PhillyInc: Price not right for ETP to sell still-profitable Sunoco stations

Posted: February 23, 2013

Just because Sunoco Inc. is gone as an independent company doesn't mean that the screen has gone dark on how its gas-station and convenience-store business is doing.

Energy Transfer Partners L.P. is the Dallas company that bought Sunoco for $4.9 billion last October. The energy pipeline and storage company broke out its lines of business in the latest earnings report.

ETP's retail marketing division consists entirely of the 4,988 locations where Sunoco gasoline is sold. The company said the division generated $5.93 billion in revenue and $109 million in adjusted earnings before interest, taxes, depreciation, and amortization for the fourth quarter. (Comparative results weren't provided.)

Martin Salinas Jr., ETP's chief financial officer, described performance by Sunoco retail as "very strong" during a conference call with analysts.

However, ETP is a pipeline company and the question that keeps coming up is: When will it sell the Sunoco gas station business?

Ross Payne, a fixed-income analyst with Wells Fargo Securities L.L.C., asked it most recently during that conference call Thursday, wondering whether ETP was thinking of "potentially jettisoning that."

Kelcy L. Warren, chairman and CEO, repeated what ETP has said from the beginning. He likes the Center City-based retail business and its current management team. "It's a business that we believe is extremely well-run and a sustainable business for creating distributable cash flow," he said.

But he also said the gas stations would be hard to sell because "the fundamental arithmetic does not work to exit that business." In other words, the price is not right now.

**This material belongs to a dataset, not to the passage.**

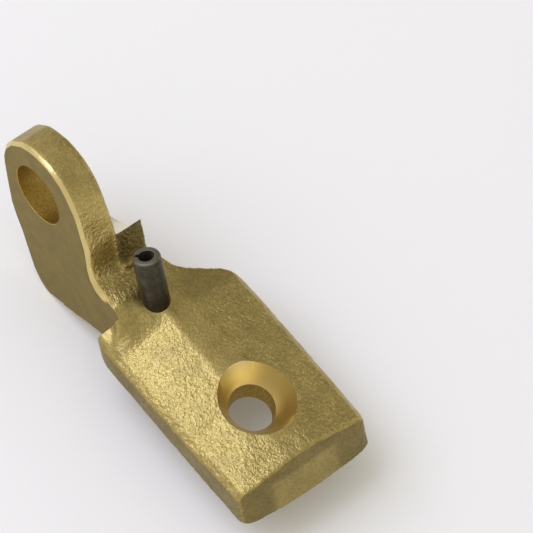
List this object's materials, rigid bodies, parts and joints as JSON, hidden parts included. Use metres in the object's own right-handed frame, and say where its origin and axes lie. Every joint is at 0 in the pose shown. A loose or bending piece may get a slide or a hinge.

"So we have no plans for that at all," Warren said.

PBF's refined profits

For those who remember reading Sunoco income statements and wonder why the company could never seem to turn a profit on its refining operations, take a look at the quarterly results for PBF Energy Inc.

That's the Parsippany, N.J., company that operates refineries in Paulsboro and in Toledo, Ohio - which it bought from Sunoco - and Delaware City, Del.

In its first quarterly report since going public in December, PBF reported operating income for the last three months of 2012 compared with an operating loss for the same period in 2011.

Here are the numbers: Operating income of $284.9 million on revenues of $4.95 billion compared with a loss of $165.6 million on revenues of $4.78 billion.

I'd love to provide clean, bottom-line numbers for net income, but the company didn't provide them. It released an "adjusted pro forma net income" figure of $166 million, or $1.70 per share, vs. a net loss of $112 million, or $1.15 per share.

On a conference call with analysts Thursday, PBF chief executive Thomas J. Nimbley said the two East Coast refineries were profitable for all of 2012, even after "having had a bad, truly bad" first half of the year when they lost money.

In recent years, nearly every quarter was bad, truly bad for Sunoco's refinery operations. It bears watching to see whether PBF and Delta Airlines and the Carlyle Group - both of which bought Philadelphia-area refineries in 2012 - are able to make money with their East Coast refineries during 2013.

Shares of PBF closed at $38.17, down 8 cents. The stock remains 47 percent above its IPO price of $26.